Educational institutions in the United States are increasingly offering schooling opportunities to people both much younger and much older than the traditional school-age population. For example, the percentage of 3-year-olds and 4-year-olds enrolled in preschools increased from 21 percent in 1971 to 40 percent in 1993. This rise of early schooling parallels the increase in single-parent households and households in which both parents have careers.

Enrollment has similarly increased in adult education programs, which are usually defined as part-time study not directed toward a degree. Adult education programs vary substantially. Millions of adults enroll in such programs for job-related reasons, often because companies provide incentives for employees to upgrade skills through training. Many adults also attend school to pursue personal interests and hobbies. A growing number of older and relatively affluent people has created a new market for travel, reading, and other kinds of self development. Many institutions of higher education have developed part-time, evening, and summer programs to tap the nontraditional adult market more aggressively.

C
Education Outside of Schools

Education occurs not only in schools and colleges but in many other settings, directly and indirectly, intentionally and unintentionally. Since the 1980s, education policymakers and reformers have given greater attention and funding to improve the quality of education in nonschool settings. For example, educators view the family as perhaps the most powerful educational force, and schools have increased education programs designed specifically for parents. Museums have also given greater attention to their instructional role, and many museums with an educational purpose have been created specifically for children. During the 1960s the pioneering work of the Children’s Television Workshop, which created “Sesame Street” (1969- ), was an early demonstration of how television could advance rather than retard educational values. The proportion of government funds spent on education in nonschool settings is likely to continue to increase.

D
The School Reform Movement

Recent efforts to reform public education in the United States have been characterized by an unprecedented effort to improve academic standards, school accountability, and equality of opportunity in public schools. Testing and curriculum programs are often mandated whether local districts want them or not. For example, the No Child Left Behind Act (described in the Tension Between Localism and Centralization section of this article) requires states to use annual student tests to identify poorly performing schools and to take corrective action if these schools do not improve.

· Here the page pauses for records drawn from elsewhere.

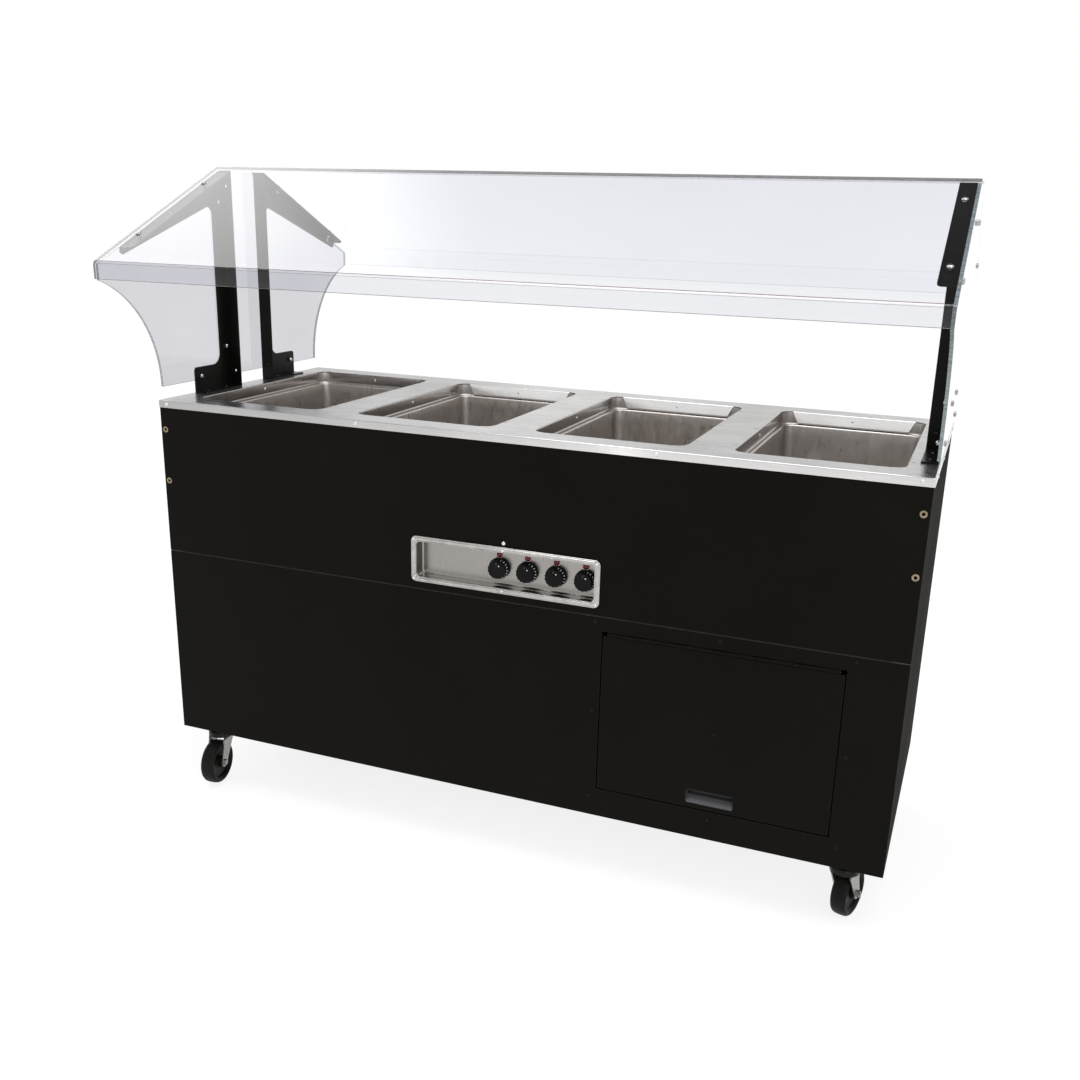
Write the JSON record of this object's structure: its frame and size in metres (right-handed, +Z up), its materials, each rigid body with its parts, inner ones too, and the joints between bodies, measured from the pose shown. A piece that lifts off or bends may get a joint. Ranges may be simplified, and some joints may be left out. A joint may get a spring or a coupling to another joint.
{
  "type": "steam table",
  "caption": "Enclosed mobile hot food table with heated wells, a storage door, rotary heat controls, swivel casters and a double-sided clear food guard.",
  "frame": {"origin": "on the floor under the middle of the counter", "axes": "+X along the counter, +Z up, the control side faces -Y"},
  "size_m": [1.597, 0.928, 1.372],
  "materials": {
    "stainless": "brushed stainless steel",
    "well_steel": "dull drawn stainless steel",
    "element_sheath": "heat-darkened metal sheath",
    "insulation": "mineral fibre board",
    "zinc": "zinc plated steel",
    "black_paint": "black satin powder coat",
    "clear_acrylic": "clear acrylic sheet",
    "knob_black": "gloss black plastic",
    "switch_grey": "moulded switch body",
    "lamp_white": "moulded white plastic",
    "lens_red": "red translucent lens",
    "gland_black": "moulded nylon",
    "insert_brass": "yellow passivated insert",
    "tyre": "black rubber"
  },
  "bodies": {
    "cabinet": {"countertop": "stainless", "well_pan_1": "well_steel", "well_pan_2": "well_steel", "well_pan_3": "well_steel", "well_pan_4": "well_steel", "heating_elements": "element_sheath", "element_clamps": "zinc", "well_jackets": "insulation", "well_screws": "zinc", "front_upper_panel": "black_paint", "front_lower_panel": "black_paint", "left_panel": "black_paint", "right_panel": "black_paint", "rear_panel": "black_paint", "base_panel": "black_paint", "caster_channels": "zinc", "corner_posts": "zinc", "top_rails": "zinc", "cross_rails": "zinc", "ceiling_panel": "zinc", "ceiling_rail": "zinc", "control_dish": "stainless", "control_bezel": "stainless", "control_housing": "zinc", "switch_bodies": "switch_grey", "pilot_lamps": "lamp_white", "lamp_lenses": "lens_red", "terminal_block": "lamp_white", "cord_gland": "gland_black", "door_frame": "black_paint", "hinge_fixed_leaf": "black_paint", "hinge_pin": "zinc", "front_glass": "clear_acrylic", "rear_glass": "clear_acrylic", "left_end_glass": "clear_acrylic", "right_end_glass": "clear_acrylic", "left_brackets": "black_paint", "right_brackets": "black_paint", "guard_bolts": "zinc", "bracket_screws": "zinc", "panel_screws": "zinc", "threaded_inserts": "insert_brass", "caster_plates": "zinc", "caster_bolts": "zinc"},
    "door": {"door_panel": "black_paint", "door_screw": "zinc", "door_pull_cup": "black_paint", "hinge_door_leaf": "black_paint"},
    "knob_body_1": {"knob_1": "knob_black"},
    "knob_body_2": {"knob_2": "knob_black"},
    "knob_body_3": {"knob_3": "knob_black"},
    "knob_body_4": {"knob_4": "knob_black"},
    "caster_swivel_front_left": {"caster_fork_1": "zinc"},
    "caster_wheel_front_left": {"caster_wheel_1": "tyre"},
    "caster_swivel_front_right": {"caster_fork_2": "zinc"},
    "caster_wheel_front_right": {"caster_wheel_2": "tyre"},
    "caster_swivel_rear_left": {"caster_fork_3": "zinc"},
    "caster_wheel_rear_left": {"caster_wheel_3": "tyre"},
    "caster_swivel_rear_right": {"caster_fork_4": "zinc"},
    "caster_wheel_rear_right": {"caster_wheel_4": "tyre"}
  },
  "joints": [
    {"name": "door_hinge", "type": "hinge", "parent": "cabinet", "child": "door", "pos_m": [0.454, -0.3097, 0.525], "axis": [-1, 0, 0], "range_deg": [0, 95]},
    {"name": "knob_turn_1", "type": "hinge", "parent": "cabinet", "child": "knob_body_1", "pos_m": [-0.0045, -0.2852, 0.62], "axis": [0, 1, 0], "range_deg": [0, 330]},
    {"name": "knob_turn_2", "type": "hinge", "parent": "cabinet", "child": "knob_body_2", "pos_m": [0.056, -0.2852, 0.62], "axis": [0, 1, 0], "range_deg": [0, 330]},
    {"name": "knob_turn_3", "type": "hinge", "parent": "cabinet", "child": "knob_body_3", "pos_m": [0.1165, -0.2852, 0.62], "axis": [0, 1, 0], "range_deg": [0, 330]},
    {"name": "knob_turn_4", "type": "hinge", "parent": "cabinet", "child": "knob_body_4", "pos_m": [0.177, -0.2852, 0.62], "axis": [0, 1, 0], "range_deg": [0, 330]},
    {"name": "swivel_front_left", "type": "hinge", "parent": "cabinet", "child": "caster_swivel_front_left", "pos_m": [-0.7182, -0.2682, 0.123], "axis": [0, 0, 1], "continuous": true},
    {"name": "roll_front_left", "type": "hinge", "parent": "caster_swivel_front_left", "child": "caster_wheel_front_left", "pos_m": [-0.71479, -0.29599, 0.05], "axis": [0.9925, 0.1219, 0], "continuous": true},
    {"name": "swivel_front_right", "type": "hinge", "parent": "cabinet", "child": "caster_swivel_front_right", "pos_m": [0.7182, -0.2682, 0.123], "axis": [0, 0, 1], "continuous": true},
    {"name": "roll_front_right", "type": "hinge", "parent": "caster_swivel_front_right", "child": "caster_wheel_front_right", "pos_m": [0.72592, -0.24128, 0.05], "axis": [-0.9613, 0.2756, 0], "continuous": true},
    {"name": "swivel_rear_left", "type": "hinge", "parent": "cabinet", "child": "caster_swivel_rear_left", "pos_m": [-0.7182, 0.2682, 0.123], "axis": [0, 0, 1], "continuous": true},
    {"name": "roll_rear_left", "type": "hinge", "parent": "caster_swivel_rear_left", "child": "caster_wheel_rear_left", "pos_m": [-0.72306, 0.29578, 0.05], "axis": [-0.9848, -0.1736, 0], "continuous": true},
    {"name": "swivel_rear_right", "type": "hinge", "parent": "cabinet", "child": "caster_swivel_rear_right", "pos_m": [0.7182, 0.2682, 0.123], "axis": [0, 0, 1], "continuous": true},
    {"name": "roll_rear_right", "type": "hinge", "parent": "caster_swivel_rear_right", "child": "caster_wheel_rear_right", "pos_m": [0.71918, 0.24022, 0.05], "axis": [0.9994, 0.0349, 0], "continuous": true}
  ]
}
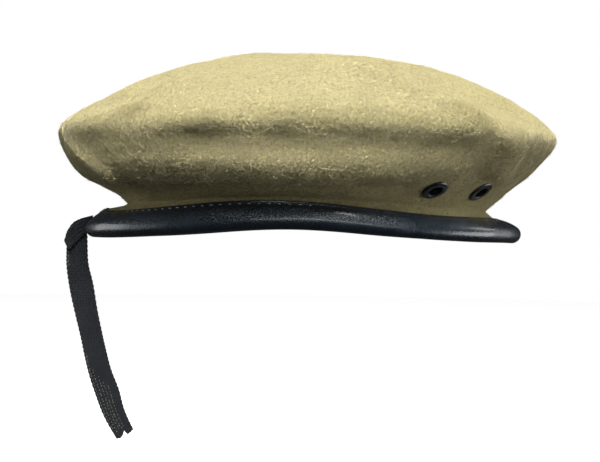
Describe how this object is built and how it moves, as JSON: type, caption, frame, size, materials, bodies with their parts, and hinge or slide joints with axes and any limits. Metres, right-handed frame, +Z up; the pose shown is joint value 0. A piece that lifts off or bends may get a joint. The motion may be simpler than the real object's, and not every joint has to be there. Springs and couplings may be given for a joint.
{
  "type": "beret",
  "caption": "Soft felt beret with a wide round crown, leather-bound head opening, side vent eyelets, fabric lining and a flat draw tape hanging at the back.",
  "frame": {"origin": "centre of the head opening, level with the lowest edge of the leather binding", "axes": "+X towards the wearer's front, +Y towards the wearer's left, +Z up out of the top of the crown"},
  "size_m": [0.264, 0.254, 0.2082],
  "materials": {
    "felt": "milled wool felt, matt with a soft nap",
    "lining": "thin satin-weave lining cloth",
    "fibre_board": "pressed fibre board",
    "binding_leather": "smooth black leather with a soft shine",
    "tape": "flat braided black tape",
    "eyelet_metal": "black enamelled brass",
    "thread_khaki": "twisted sewing thread",
    "thread_black": "twisted sewing thread",
    "label_cloth": "blank woven label"
  },
  "bodies": {
    "root": {"crown_felt": "felt", "lining_top": "lining", "lining_side": "lining", "badge_stiffener": "fibre_board", "leather_binding": "binding_leather", "draw_tape_channel": "tape", "eyelet_front": "eyelet_metal", "eyelet_rear": "eyelet_metal", "eyelet_washer_front": "eyelet_metal", "eyelet_washer_rear": "eyelet_metal", "binding_stitches_outer": "thread_khaki", "binding_stitches_inner": "thread_khaki", "lining_hem_stitches": "thread_black", "back_bar_tack": "thread_khaki", "size_label": "label_cloth"},
    "tape_fold": {"draw_tape_fold": "tape"},
    "tape_end": {"draw_tape_end": "tape"}
  },
  "joints": [
    {"name": "tape_swing", "type": "hinge", "parent": "root", "child": "tape_fold", "pos_m": [-0.1143, 0, 0.0076], "axis": [0, 1, 0], "range_deg": [-30, 60]},
    {"name": "tape_flutter", "type": "hinge", "parent": "tape_fold", "child": "tape_end", "pos_m": [-0.1237, 0, 0], "axis": [1, 0, 0], "range_deg": [-60, 60]}
  ]
}
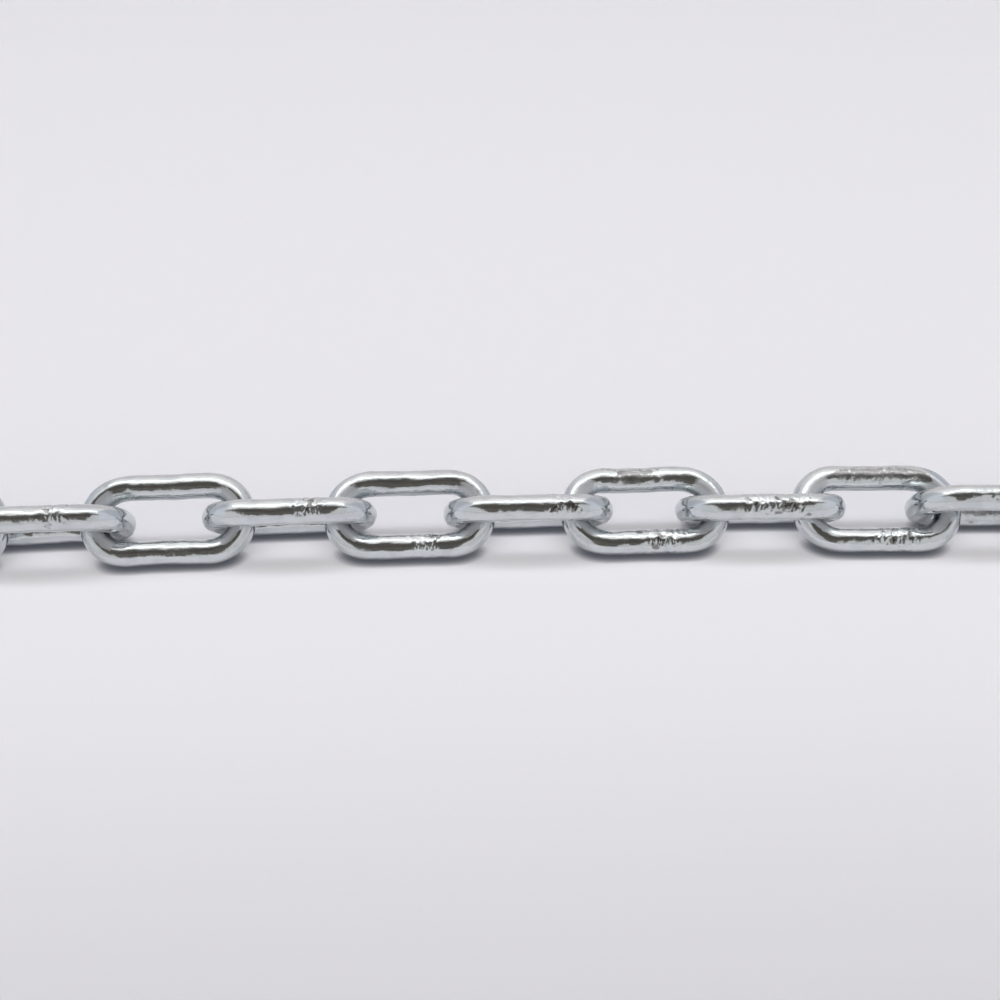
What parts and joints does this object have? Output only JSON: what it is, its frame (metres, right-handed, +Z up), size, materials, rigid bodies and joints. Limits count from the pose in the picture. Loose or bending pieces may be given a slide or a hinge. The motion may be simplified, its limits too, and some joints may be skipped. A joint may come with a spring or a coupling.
{
  "type": "welded steel chain",
  "caption": "Straight length of bright zinc-plated welded steel chain at rest on a floor, its oval links leaning to either side by turns; each link swings on the next.",
  "frame": {"origin": "floor level, under the middle of the chain's box", "axes": "+X along the chain, +Y across it away from the picture's camera, +Z up"},
  "size_m": [0.9892, 0.0212, 0.0171],
  "materials": {
    "zinc_plated_steel": "bright zinc plated, mirror-like, with small dents and rough weld beads"
  },
  "bodies": {
    "link_01": {"link_01": "zinc_plated_steel"},
    "link_02": {"link_02": "zinc_plated_steel"},
    "link_03": {"link_03": "zinc_plated_steel"},
    "link_04": {"link_04": "zinc_plated_steel"},
    "link_05": {"link_05": "zinc_plated_steel"},
    "link_06": {"link_06": "zinc_plated_steel"},
    "link_07": {"link_07": "zinc_plated_steel"},
    "link_08": {"link_08": "zinc_plated_steel"},
    "link_09": {"link_09": "zinc_plated_steel"},
    "link_10": {"link_10": "zinc_plated_steel"},
    "link_11": {"link_11": "zinc_plated_steel"},
    "link_12": {"link_12": "zinc_plated_steel"},
    "link_13": {"link_13": "zinc_plated_steel"},
    "link_14": {"link_14": "zinc_plated_steel"},
    "link_15": {"link_15": "zinc_plated_steel"},
    "link_16": {"link_16": "zinc_plated_steel"},
    "link_17": {"link_17": "zinc_plated_steel"},
    "link_18": {"link_18": "zinc_plated_steel"},
    "link_19": {"link_19": "zinc_plated_steel"},
    "link_20": {"link_20": "zinc_plated_steel"},
    "link_21": {"link_21": "zinc_plated_steel"},
    "link_22": {"link_22": "zinc_plated_steel"},
    "link_23": {"link_23": "zinc_plated_steel"},
    "link_24": {"link_24": "zinc_plated_steel"},
    "link_25": {"link_25": "zinc_plated_steel"},
    "link_26": {"link_26": "zinc_plated_steel"},
    "link_27": {"link_27": "zinc_plated_steel"},
    "link_28": {"link_28": "zinc_plated_steel"},
    "link_29": {"link_29": "zinc_plated_steel"},
    "link_30": {"link_30": "zinc_plated_steel"},
    "link_31": {"link_31": "zinc_plated_steel"},
    "link_32": {"link_32": "zinc_plated_steel"},
    "link_33": {"link_33": "zinc_plated_steel"},
    "link_34": {"link_34": "zinc_plated_steel"},
    "link_35": {"link_35": "zinc_plated_steel"},
    "link_36": {"link_36": "zinc_plated_steel"}
  },
  "joints": [
    {"name": "swing_19_20", "type": "hinge", "parent": "link_19", "child": "link_20", "pos_m": [0.03041, 0.00169, 0.00789], "axis": [0.0021, 0.6293, -0.7771], "range_deg": [-120, 120]},
    {"name": "swing_20_21", "type": "hinge", "parent": "link_20", "child": "link_21", "pos_m": [0.05747, 0.00161, 0.00769], "axis": [0.0122, 0.6155, 0.788], "range_deg": [-120, 120]},
    {"name": "swing_21_22", "type": "hinge", "parent": "link_21", "child": "link_22", "pos_m": [0.08443, 0.00105, 0.00758], "axis": [-0.0243, -0.6289, 0.7771], "range_deg": [-120, 120]},
    {"name": "swing_22_23", "type": "hinge", "parent": "link_22", "child": "link_23", "pos_m": [0.11148, -0.00008, 0.00769], "axis": [-0.029, -0.7426, -0.6691], "range_deg": [-120, 120]},
    {"name": "swing_23_24", "type": "hinge", "parent": "link_23", "child": "link_24", "pos_m": [0.13842, -0.00119, 0.00854], "axis": [0.0144, 0.707, -0.7071], "range_deg": [-120, 120]},
    {"name": "swing_24_25", "type": "hinge", "parent": "link_24", "child": "link_25", "pos_m": [0.16566, -0.00171, 0.00827], "axis": [0.0026, 0.7313, 0.682], "range_deg": [-120, 120]},
    {"name": "swing_25_26", "type": "hinge", "parent": "link_25", "child": "link_26", "pos_m": [0.19292, -0.00172, 0.00845], "axis": [0, -0.682, 0.7314], "range_deg": [-120, 120]},
    {"name": "swing_26_27", "type": "hinge", "parent": "link_26", "child": "link_27", "pos_m": [0.22008, -0.00169, 0.00808], "axis": [0.0022, -0.6561, -0.7547], "range_deg": [-120, 120]},
    {"name": "swing_27_28", "type": "hinge", "parent": "link_27", "child": "link_28", "pos_m": [0.24734, -0.00161, 0.00789], "axis": [-0.0131, 0.6559, -0.7547], "range_deg": [-120, 120]},
    {"name": "swing_28_29", "type": "hinge", "parent": "link_28", "child": "link_29", "pos_m": [0.2746, -0.00104, 0.00789], "axis": [-0.0244, 0.6288, 0.7771], "range_deg": [-120, 120]},
    {"name": "swing_29_30", "type": "hinge", "parent": "link_29", "child": "link_30", "pos_m": [0.30164, 0.00009, 0.00769], "axis": [0.024, -0.6152, 0.788], "range_deg": [-120, 120]},
    {"name": "swing_30_31", "type": "hinge", "parent": "link_30", "child": "link_31", "pos_m": [0.32858, 0.00119, 0.00758], "axis": [0.0128, -0.6292, -0.7771], "range_deg": [-120, 120]},
    {"name": "swing_31_32", "type": "hinge", "parent": "link_31", "child": "link_32", "pos_m": [0.35563, 0.00171, 0.00769], "axis": [-0.0027, 0.7431, -0.6691], "range_deg": [-120, 120]},
    {"name": "swing_32_33", "type": "hinge", "parent": "link_32", "child": "link_33", "pos_m": [0.38259, 0.00172, 0.00854], "axis": [0, 0.7071, 0.7071], "range_deg": [-120, 120]},
    {"name": "swing_33_34", "type": "hinge", "parent": "link_33", "child": "link_34", "pos_m": [0.40985, 0.00169, 0.00827], "axis": [-0.0024, -0.7313, 0.682], "range_deg": [-120, 120]},
    {"name": "swing_34_35", "type": "hinge", "parent": "link_34", "child": "link_35", "pos_m": [0.43711, 0.00161, 0.00845], "axis": [-0.0134, -0.6819, -0.7314], "range_deg": [-120, 120]},
    {"name": "swing_35_36", "type": "hinge", "parent": "link_35", "child": "link_36", "pos_m": [0.46427, 0.00105, 0.00808], "axis": [0.0254, 0.6556, -0.7547], "range_deg": [-120, 120]},
    {"name": "swing_18_19", "type": "hinge", "parent": "link_19", "child": "link_18", "pos_m": [-0.00319, 0.00169, 0.00789], "axis": [-0.0023, 0.6561, -0.7547], "range_deg": [-120, 120]},
    {"name": "swing_17_18", "type": "hinge", "parent": "link_18", "child": "link_17", "pos_m": [-0.03045, 0.00161, 0.00789], "axis": [-0.0138, 0.6819, 0.7314], "range_deg": [-120, 120]},
    {"name": "swing_16_17", "type": "hinge", "parent": "link_17", "child": "link_16", "pos_m": [-0.0577, 0.00103, 0.00808], "axis": [0.0284, -0.7308, 0.682], "range_deg": [-120, 120]},
    {"name": "swing_15_16", "type": "hinge", "parent": "link_16", "child": "link_15", "pos_m": [-0.08485, -0.00011, 0.00845], "axis": [0.0273, -0.7066, -0.7071], "range_deg": [-120, 120]},
    {"name": "swing_14_15", "type": "hinge", "parent": "link_15", "child": "link_14", "pos_m": [-0.11209, -0.00122, 0.00827], "axis": [-0.0146, 0.743, -0.6691], "range_deg": [-120, 120]},
    {"name": "swing_13_14", "type": "hinge", "parent": "link_14", "child": "link_13", "pos_m": [-0.13934, -0.00171, 0.00854], "axis": [-0.0021, 0.6293, 0.7771], "range_deg": [-120, 120]},
    {"name": "swing_12_13", "type": "hinge", "parent": "link_13", "child": "link_12", "pos_m": [-0.16629, -0.00172, 0.00769], "axis": [0, -0.6157, 0.788], "range_deg": [-120, 120]},
    {"name": "swing_11_12", "type": "hinge", "parent": "link_12", "child": "link_11", "pos_m": [-0.19335, -0.00169, 0.00758], "axis": [-0.0021, -0.6293, -0.7771], "range_deg": [-120, 120]},
    {"name": "swing_10_11", "type": "hinge", "parent": "link_11", "child": "link_10", "pos_m": [-0.22031, -0.00161, 0.00769], "axis": [0.0131, 0.6559, -0.7547], "range_deg": [-120, 120]},
    {"name": "swing_09_10", "type": "hinge", "parent": "link_10", "child": "link_09", "pos_m": [-0.24737, -0.00104, 0.00789], "axis": [0.0255, 0.6556, 0.7547], "range_deg": [-120, 120]},
    {"name": "swing_08_09", "type": "hinge", "parent": "link_09", "child": "link_08", "pos_m": [-0.27462, 0.0001, 0.00789], "axis": [-0.0264, -0.6815, 0.7314], "range_deg": [-120, 120]},
    {"name": "swing_07_08", "type": "hinge", "parent": "link_08", "child": "link_07", "pos_m": [-0.30186, 0.00121, 0.00808], "axis": [-0.0146, -0.7312, -0.682], "range_deg": [-120, 120]},
    {"name": "swing_06_07", "type": "hinge", "parent": "link_07", "child": "link_06", "pos_m": [-0.329, 0.00171, 0.00845], "axis": [0.0024, 0.7071, -0.7071], "range_deg": [-120, 120]},
    {"name": "swing_05_06", "type": "hinge", "parent": "link_06", "child": "link_05", "pos_m": [-0.35626, 0.00172, 0.00827], "axis": [0, 0.7431, 0.6691], "range_deg": [-120, 120]},
    {"name": "swing_04_05", "type": "hinge", "parent": "link_05", "child": "link_04", "pos_m": [-0.38352, 0.00169, 0.00854], "axis": [0.0022, -0.6293, 0.7771], "range_deg": [-120, 120]},
    {"name": "swing_03_04", "type": "hinge", "parent": "link_04", "child": "link_03", "pos_m": [-0.41048, 0.00161, 0.00769], "axis": [0.0124, -0.6155, -0.788], "range_deg": [-120, 120]},
    {"name": "swing_02_03", "type": "hinge", "parent": "link_03", "child": "link_02", "pos_m": [-0.43754, 0.00104, 0.00758], "axis": [-0.0244, 0.6288, -0.7771], "range_deg": [-120, 120]},
    {"name": "swing_01_02", "type": "hinge", "parent": "link_02", "child": "link_01", "pos_m": [-0.46448, -0.00009, 0.00769], "axis": [-0.0255, 0.6556, 0.7547], "range_deg": [-120, 120]}
  ]
}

Some members of the school reform movement believe that too little power exists at the local level. They claim that teachers and schools can increase their effectiveness only by having greater authority over such fundamental matters as curriculum content, teaching methods, and hiring of staff. Supporters of local control over education often support the creation of charter schools, which receive public funds but are free from most restrictions on curriculum, teaching methods, and staff. Other reformers contend that not all local communities have the resources to provide quality education. They argue that to meet goals of equity and excellence, all local districts should meet high educational standards and provide ample school budgets.